Alzheimer’s is increasing relentlessly and the longer we live, the more likely we are to get it. Alzheimer’s disease and Dementia have swelled to epidemic proportions. Millions of us have it, millions more will get it, and its treatment may bankrupt us. The growing number of aging baby boomers threatens to drown us in a sea of forgetfulness.

Unfortunately I had first hand experience. It was a shocking, sad moment, the first time my mother forgot who I was.

My mother’s dementia had been slowly but gradually increasing for years. I was losing her, mind first. It had happened to friends, now it was happening to me. Now it was more than statistics; it was brutally personal.

This is frightening, especially if we believe that we have no options.

But there’s actually some good news when it comes to Alzheimer’s and dementia. Researchers have recently made a startling discovery—the rate of Alzheimer’s and dementia is actually decreasing. That’s according to a report in the November 29, 2013 issue of the prestigious New England Journal of Medicine. There’s been no breakthrough medical discovery, no magic pill. Scientists attribute this unexpected shift in a positive direction to the development and adoption of healthier lifestyles, increased levels of education, and improved prevention of cardiovascular disease.
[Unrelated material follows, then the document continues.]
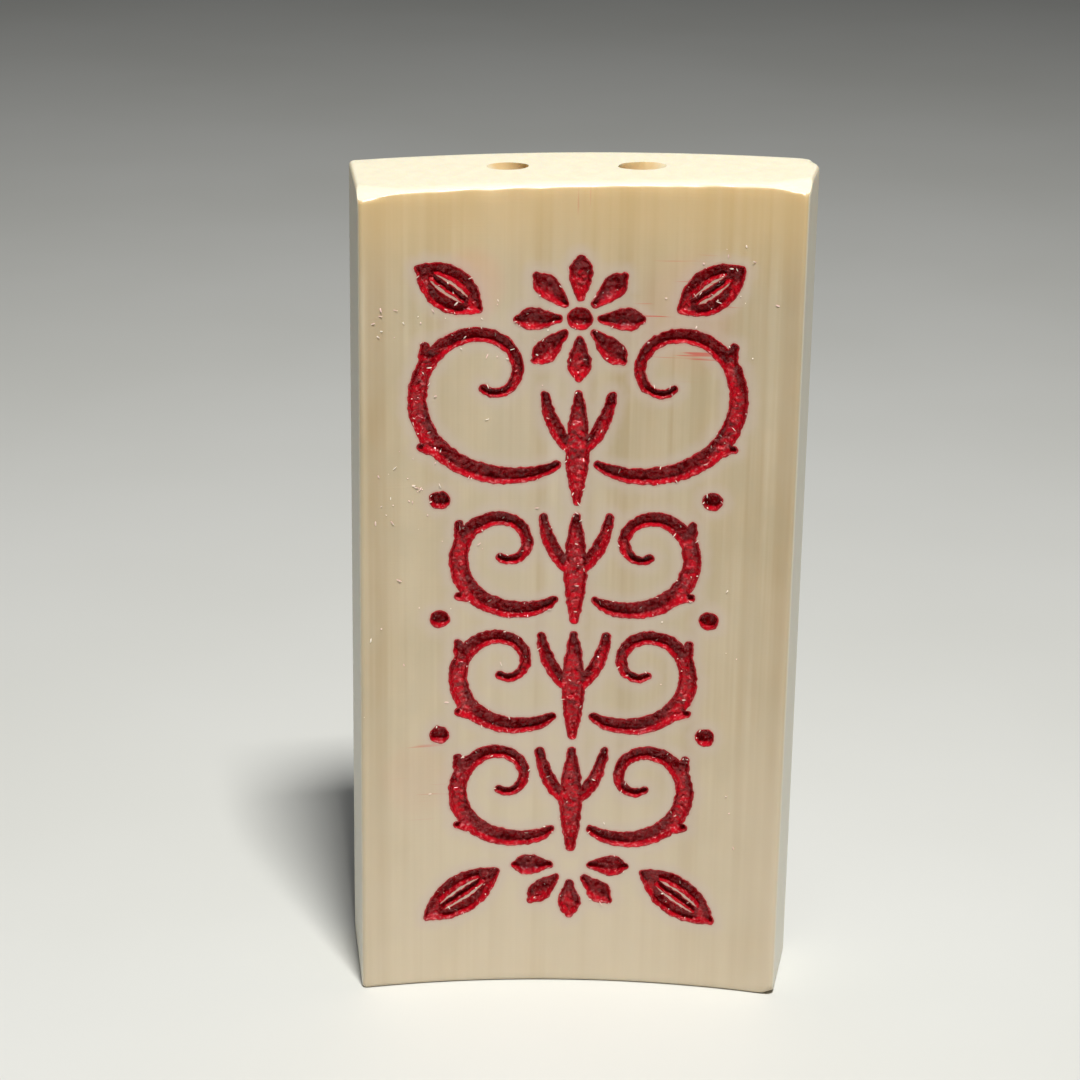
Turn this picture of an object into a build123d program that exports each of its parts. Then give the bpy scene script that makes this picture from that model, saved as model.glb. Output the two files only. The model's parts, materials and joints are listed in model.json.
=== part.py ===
"""Carved tablet: a domino-sized slab sawn from the wall of a tusk, with lacquer in its carving.

The slab keeps the tusk's curve, so its front is hollow and its back is crowned. It stands on its
bottom end: +Z runs up its length, the carved front faces -Y, and the origin is the middle of the
bottom end. Two slanting holes in the top end meet inside, as one channel for a hanging cord. Every
groove of the carving holds its own hardened piece of lacquer. All sizes are in millimetres.
"""

import os
from math import atan2, ceil, cos, hypot, pi, radians, sin, sqrt, tan
from typing import NamedTuple

from build123d import *

# The slab
LENGTH = 50.0  # on the centreline
FRONT_WIDTH = 25.0
THICKNESS = 8.0  # from the bottom of the hollow to the crown of the back
FRONT_RADIUS = 52.5
BACK_RADIUS = 47.5
SIDE_SPLAY = 8.6  # degrees by which each side opens out towards the back
VALLEY_AT_BOTTOM = 1.2  # the hollow is deepest this far right of the centreline
VALLEY_AT_TOP = 3.4
TOP_CUT = 1.35  # degrees by which the top end rises to the right
FRONT_EDGE_ROUND = 0.3
BACK_EDGE_ROUND_LEFT = 0.4
BACK_EDGE_ROUND_RIGHT = 1.6
END_EDGE_ROUND = 0.25

# The cord channel
CORD_BORE = 1.8  # diameter
MOUTH_SPACING = 7.8  # between the middles of the two mouths
MOUTH_OFFSET = -0.5  # the pair sits this far right of the centreline
MOUTH_SETBACK = 4.3  # behind the bottom of the hollow
CORD_SLANT = 40.0  # degrees between each hole and the slab's length

# The grooves and their lacquer
GROOVE_DEPTH = 0.8
FILM_ON_FLOOR = 0.3
FILM_ON_WALL = 0.09
FILM_BELOW_RIM = 0.02  # the lacquer on the walls stops this far short of the front

# The carved field: what is left plain around it
SIDE_MARGIN = 3.5
TOP_MARGIN = 4.3
BOTTOM_MARGIN = 4.6

# The brush marks
TIP_WIDTH = 0.44
FINE_WIDTH = 0.78
BROAD_WIDTH = 1.05
PETAL_WIDTH = 1.3
MARK_STEP = 0.8  # along a mark, between the points that shape its sides

# The motif: a stem of four pieces that grows from a fan of petals and carries a blossom
BLOSSOM_REACH = 3.5  # centre to petal tips
BLOSSOM_HEART = 0.62  # radius of the dot in the middle
BLOSSOM_PETALS = 8
FAN_REACH = 3.3
FAN_PETALS = 5
PETAL_GAP = 0.4  # between the dot and the petals
STEM_PIECES = 4
STEM_GAP = 0.55  # plain strip between two pieces of stem
STEM_SETBACK = 1.2  # from the stem's middle to the foot of a scroll
SCROLL_TURNS = 1.2
SCROLL_EYE = 0.65  # radius at which a scroll ends
BARB_LENGTH = 1.0
LEAF_BELLY = 0.85  # from the leaf's rib to the middle of either side
BERRY_RADIUS = 0.5

# Room around the slab for the solids that trim it
CLEAR = 10.0

os.makedirs("parts", exist_ok=True)

# The hollow's edges, its axis, and the carved field, worked out from the sizes above
half_width = FRONT_WIDTH / 2
edge_y = sqrt(FRONT_RADIUS**2 - half_width**2) - FRONT_RADIUS
splay = tan(radians(SIDE_SPLAY))
field_half_width = half_width - SIDE_MARGIN
field_height = LENGTH - TOP_MARGIN - BOTTOM_MARGIN
blossom_z = LENGTH - TOP_MARGIN - BLOSSOM_REACH
fan_z = BOTTOM_MARGIN + FAN_REACH


class Mark(NamedTuple):
    """One stroke of the carving tool: where it runs, and its width at the tips and the swell."""

    points: list
    tip: float
    broad: float
    swell: float  # below 1 the broadest place is nearer the start, above 1 nearer the end


def hollow(depth):
    """The cylinder of the front's hollow, taken deeper by a distance. It leans with the tusk."""
    lean = Plane(
        origin=(VALLEY_AT_BOTTOM, -FRONT_RADIUS, 0),
        x_dir=(0, 1, 0),
        z_dir=(VALLEY_AT_TOP - VALLEY_AT_BOTTOM, 0, LENGTH),
    )
    return lean * Cylinder(FRONT_RADIUS + depth, 2 * LENGTH + 2 * CLEAR)


def top_plane():
    """The sawn top end, which rises a little to the right."""
    tilt = radians(TOP_CUT)
    across = (cos(tilt), 0, sin(tilt))
    return Plane(origin=(0, 0, LENGTH), x_dir=across, z_dir=(-sin(tilt), 0, cos(tilt)))


def upright_edges(solid):
    """The long edges, from the front two to the back ones."""
    return solid.edges().filter_by(lambda edge: abs((edge % 0.5).Z) > 0.9).sort_by(Axis.Y)


def plain_slab():
    """Splayed sides, crowned back, hollow front, both ends sawn, and every edge eased."""
    front = edge_y - CLEAR
    front_x = half_width - CLEAR * splay
    crown = sqrt(BACK_RADIUS**2 - (half_width + THICKNESS * splay) ** 2)
    corner_y = THICKNESS - BACK_RADIUS + crown
    corner_x = half_width + (corner_y - edge_y) * splay
    sides = Polyline((corner_x, corner_y), (front_x, front), (-front_x, front), (-corner_x, corner_y))
    back = ThreePointArc((-corner_x, corner_y), (0, THICKNESS), (corner_x, corner_y))
    blank = extrude(make_face([*sides.edges(), back]), LENGTH + CLEAR)
    blank = split(blank - hollow(0), top_plane(), keep=Keep.BOTTOM)
    blank = fillet(upright_edges(blank)[2:].sort_by(Axis.X)[0], BACK_EDGE_ROUND_LEFT)
    blank = fillet(upright_edges(blank)[2:].sort_by(Axis.X)[-1], BACK_EDGE_ROUND_RIGHT)
    blank = fillet(upright_edges(blank)[:2], FRONT_EDGE_ROUND)
    ends = blank.faces().filter_by(lambda face: abs(face.normal_at().Z) > 0.9)
    return fillet(ends.edges(), END_EDGE_ROUND)


def cord_hole(side):
    """The drilling on one side, -1 left or 1 right, from past its mouth to where the two meet."""
    tilt = radians(TOP_CUT)
    mouth_x = MOUTH_OFFSET + side * MOUTH_SPACING / 2
    mouth = Vector(mouth_x, MOUTH_SETBACK, LENGTH + mouth_x * tan(tilt))
    run = MOUTH_SPACING / 2 / sin(radians(CORD_SLANT))
    outward = Vector(side * sin(radians(CORD_SLANT)), 0, cos(radians(CORD_SLANT)))
    drill = Plane(origin=mouth - outward * run, z_dir=outward)
    align = (Align.CENTER, Align.CENTER, Align.MIN)
    return drill * Cylinder(CORD_BORE / 2, run + CORD_BORE, align=align) + drill * Sphere(CORD_BORE / 2)


def mark_face(mark, inset):
    """The flat outline of one mark, drawn in from its sides by a distance."""
    line = Spline(*mark.points) if len(mark.points) > 2 else Line(*mark.points)
    count = max(3, ceil(line.length / MARK_STEP))
    left = []
    right = []
    for i in range(count + 1):
        along = i / count
        width = mark.tip + (mark.broad - mark.tip) * sin(pi * along**mark.swell)
        across = (line % along).rotate(Axis.Z, 90) * (width / 2 - inset)
        left.append(line @ along + across)
        right.append(line @ along - across)
    tip = mark.tip / 2 - inset
    nose = line @ 1 + (line % 1) * tip
    tail = line @ 0 - (line % 0) * tip
    return make_face(
        [
            Spline(*left),
            ThreePointArc(left[-1], nose, right[-1]),
            Spline(*right),
            ThreePointArc(right[0], tail, left[0]),
        ]
    )


def prism(marks, inset):
    """One groove's marks as an upright solid that passes through the whole front."""
    outline = Sketch() + [mark_face(mark, inset) for mark in marks]
    return extrude(Plane.XZ * outline, CLEAR, both=True)


def groove(marks):
    """What the carving tool takes out."""
    return prism(marks, 0) & hollow(GROOVE_DEPTH)


def lacquer(marks):
    """The hardened lacquer of one groove: a film on the walls and a thicker one on the floor."""
    bed = prism(marks, 0) & hollow(GROOVE_DEPTH)
    well = prism(marks, FILM_ON_WALL) & hollow(GROOVE_DEPTH - FILM_ON_FLOOR)
    return bed - hollow(FILM_BELOW_RIM) - well


def mirrored(marks):
    """The same marks on the left side."""
    return [mark._replace(points=[(-x, z) for x, z in mark.points]) for mark in marks]


def field(across, up):
    """A place in the carved field: across runs from 0 to 1 at its right side, up from 0 to 1."""
    return (across * field_half_width, BOTTOM_MARGIN + up * field_height)


def petals(centre, reach, first, last, count):
    """Petals around a centre, from the first direction to the last, in degrees."""
    inner = BLOSSOM_HEART + PETAL_GAP + TIP_WIDTH / 2
    found = []
    for i in range(count):
        turn = radians(first + (last - first) * i / (count - 1))
        ends = [(centre[0] + r * cos(turn), centre[1] + r * sin(turn)) for r in (inner, reach)]
        found.append([Mark(ends, TIP_WIDTH, PETAL_WIDTH, 1.4)])
    return found


def dot(centre, radius):
    """A punch mark, a little wider than it is tall."""
    ends = [(centre[0] - radius / 10, centre[1]), (centre[0] + radius / 10, centre[1])]
    return [Mark(ends, 2 * radius, 2 * radius, 1)]


def scroll(foot, eye):
    """A tendril that leaves the stem at its foot, winds round its eye, and carries two barbs."""
    reach = hypot(foot[0] - eye[0], foot[1] - eye[1])
    start = atan2(foot[1] - eye[1], foot[0] - eye[0])
    line = []
    for i in range(13):
        along = i / 12
        radius = SCROLL_EYE + (reach - SCROLL_EYE) * (1 - along) ** 1.6
        turn = start + 2 * pi * SCROLL_TURNS * along
        line.append((eye[0] + radius * cos(turn), eye[1] + radius * sin(turn)))
    marks = [Mark(line, TIP_WIDTH, BROAD_WIDTH, 0.6)]
    for i in (2, 4):
        heading = atan2(line[i + 1][1] - line[i - 1][1], line[i + 1][0] - line[i - 1][0]) - radians(40)
        end = (line[i][0] + BARB_LENGTH * cos(heading), line[i][1] + BARB_LENGTH * sin(heading))
        marks.append(Mark([line[i], end], TIP_WIDTH, FINE_WIDTH, 0.6))
    return marks


def leaf(stalk, tip):
    """A leaf: two curved sides and a rib, which all meet at the stalk and at the tip."""
    rib = Line(stalk, tip)
    belly = (rib % 0.5).rotate(Axis.Z, 90) * LEAF_BELLY
    over = rib @ 0.5 + belly
    under = rib @ 0.5 - belly
    return [
        Mark([stalk, (over.X, over.Y), tip], TIP_WIDTH, FINE_WIDTH, 1),
        Mark([stalk, (under.X, under.Y), tip], TIP_WIDTH, FINE_WIDTH, 1),
        Mark([stalk, tip], TIP_WIDTH, TIP_WIDTH, 1),
    ]


def stem_piece(low, high):
    """One piece of the stem, with a pair of shoots that curve up and out from its lower half."""
    foot = low + TIP_WIDTH / 2
    tall = high - TIP_WIDTH / 2 - foot
    shoot = [(0, foot + 0.45 * tall), (0.14 * tall, foot + 0.6 * tall), (0.3 * tall, foot + tall)]
    right = Mark(shoot, TIP_WIDTH, FINE_WIDTH, 0.8)
    return [Mark([(0, foot), (0, foot + tall)], TIP_WIDTH, PETAL_WIDTH, 1), right, *mirrored([right])]


grooves = {}

blossom = petals((0, blossom_z), BLOSSOM_REACH, 90, 450 - 360 / BLOSSOM_PETALS, BLOSSOM_PETALS)
for number, marks in enumerate(blossom, 1):
    grooves[f"lacquer_blossom_petal_{number}"] = marks
grooves["lacquer_blossom_heart"] = dot((0, blossom_z), BLOSSOM_HEART)
for number, marks in enumerate(petals((0, fan_z), FAN_REACH, 180, 360, FAN_PETALS), 1):
    grooves[f"lacquer_fan_petal_{number}"] = marks

pairs = {
    "leaf_low": leaf(field(0.5, 0.07), field(0.95, 0)),
    "leaf_high": leaf(field(0.64, 0.93), field(1, 0.99)),
}
stem_foot = fan_z + BLOSSOM_HEART
pitch = (blossom_z - BLOSSOM_REACH - STEM_GAP - stem_foot) / STEM_PIECES
lows = [stem_foot + number * pitch + STEM_GAP / 2 for number in range(STEM_PIECES)]
for number, low in enumerate(lows, 1):
    grooves[f"lacquer_stem_{number}"] = stem_piece(low, low + pitch - STEM_GAP)
for number, low in enumerate(lows[:-1], 1):
    foot = (STEM_SETBACK, low + 0.2 * pitch)
    eye = (STEM_SETBACK + 0.38 * pitch, foot[1] + 0.44 * pitch)
    pairs[f"scroll_{number}"] = scroll(foot, eye)
    pairs[f"berry_{number}"] = dot((eye[0] + 0.52 * pitch, eye[1] + 0.42 * pitch), BERRY_RADIUS)
foot = (STEM_SETBACK, lows[-1] + 0.33 * pitch)
pairs["scroll_wide"] = scroll(foot, (field(0.56, 0)[0], foot[1] + 0.7 * pitch))
for name, marks in pairs.items():
    grooves[f"lacquer_{name}_right"] = marks
    grooves[f"lacquer_{name}_left"] = mirrored(marks)

plain = plain_slab()
middle = plain.bounding_box().center()
home = Location((-middle.X, -middle.Y, 0))
cuts = [cord_hole(-1), cord_hole(1), *(groove(marks) for marks in grooves.values())]
export_step(home * (plain - cuts), "parts/tablet.step")
for name, marks in grooves.items():
    export_step(home * lacquer(marks), f"parts/{name}.step")
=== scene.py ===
import json
import math

import bmesh
import bpy
import numpy as np
from mathutils import Matrix, Vector, geometry, kdtree, noise

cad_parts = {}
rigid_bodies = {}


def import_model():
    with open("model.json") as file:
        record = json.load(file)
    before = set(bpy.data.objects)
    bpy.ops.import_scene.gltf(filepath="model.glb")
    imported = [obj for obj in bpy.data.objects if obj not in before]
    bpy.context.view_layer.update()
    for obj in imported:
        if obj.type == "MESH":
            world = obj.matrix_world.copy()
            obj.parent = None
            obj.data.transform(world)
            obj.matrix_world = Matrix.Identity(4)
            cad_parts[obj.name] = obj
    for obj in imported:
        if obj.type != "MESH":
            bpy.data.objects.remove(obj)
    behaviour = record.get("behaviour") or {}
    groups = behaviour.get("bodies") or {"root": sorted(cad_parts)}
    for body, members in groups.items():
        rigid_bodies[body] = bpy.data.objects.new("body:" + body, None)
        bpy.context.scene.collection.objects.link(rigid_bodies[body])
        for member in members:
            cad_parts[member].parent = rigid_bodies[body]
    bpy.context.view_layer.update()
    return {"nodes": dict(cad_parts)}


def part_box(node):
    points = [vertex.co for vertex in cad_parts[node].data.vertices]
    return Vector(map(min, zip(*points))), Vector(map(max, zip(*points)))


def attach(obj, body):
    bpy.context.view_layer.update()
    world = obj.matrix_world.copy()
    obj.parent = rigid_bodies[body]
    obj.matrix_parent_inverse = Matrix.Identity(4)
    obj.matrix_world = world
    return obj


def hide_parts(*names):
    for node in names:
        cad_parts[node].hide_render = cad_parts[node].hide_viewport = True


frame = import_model()


# ---- The slab, before it is carved ----
# One piece sawn from the wall of a tusk. The front keeps the hollow of the tusk's inside, the
# back its crown. Both sides open out towards the back, and both ends are sawn across.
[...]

Apparently, we are not helpless victims waiting for Alzheimer’s to attack and destroy our brains. Making lifestyle changes makes a real difference. When we improve our physical and mental health our risk of developing dementia of any kind is greatly reduced. Now, that gets my attention!

We have some control. We can reduce our risk of becoming a dementia statistic. How? The “lifestyle” factors mentioned in this report and elsewhere are no mystery. They include a healthy diet, plenty of exercise, lifelong learning, and active social engagement. While these may be simple and easy to understand, they are not necessarily that easy to implement. It means experimenting with new behaviors and making changes. Change of any kind can be challenging. So, let’s make it simple.

  • Diet. Eat lots of vegetables and fruits, olive oil, some fish, nuts, whole grains, and lesser amounts of red meat and dairy.
  • Physical exercise. Any exercise is good, the more the better, and the more intense the better (within reason). Walk half an hour most days. Go to the gym. Find innovative ways to work your muscles and stay active.
  • Mental exercise. It’s essential to deliberately stimulate your mind, use your imagination, and continue learning. It’s great if you can retire, but don’t retire your brain!
  • Social life. It’s vital to engage in life and remain socially active. Don’t become a recluse. It’s remarkable how beneficial interacting with other people is for preventing dementia. In fact, chronic isolation can devastate your health and be as unhealthy as smoking a pack of cigarettes a day!

My mother is gone now and it grieves me that the good news about preventing Alzheimer’s didn’t surface in time to help her. But it can help me and it can help you. Let’s live healthy enough now to age with grace and remember who are children are until we share our final goodbyes.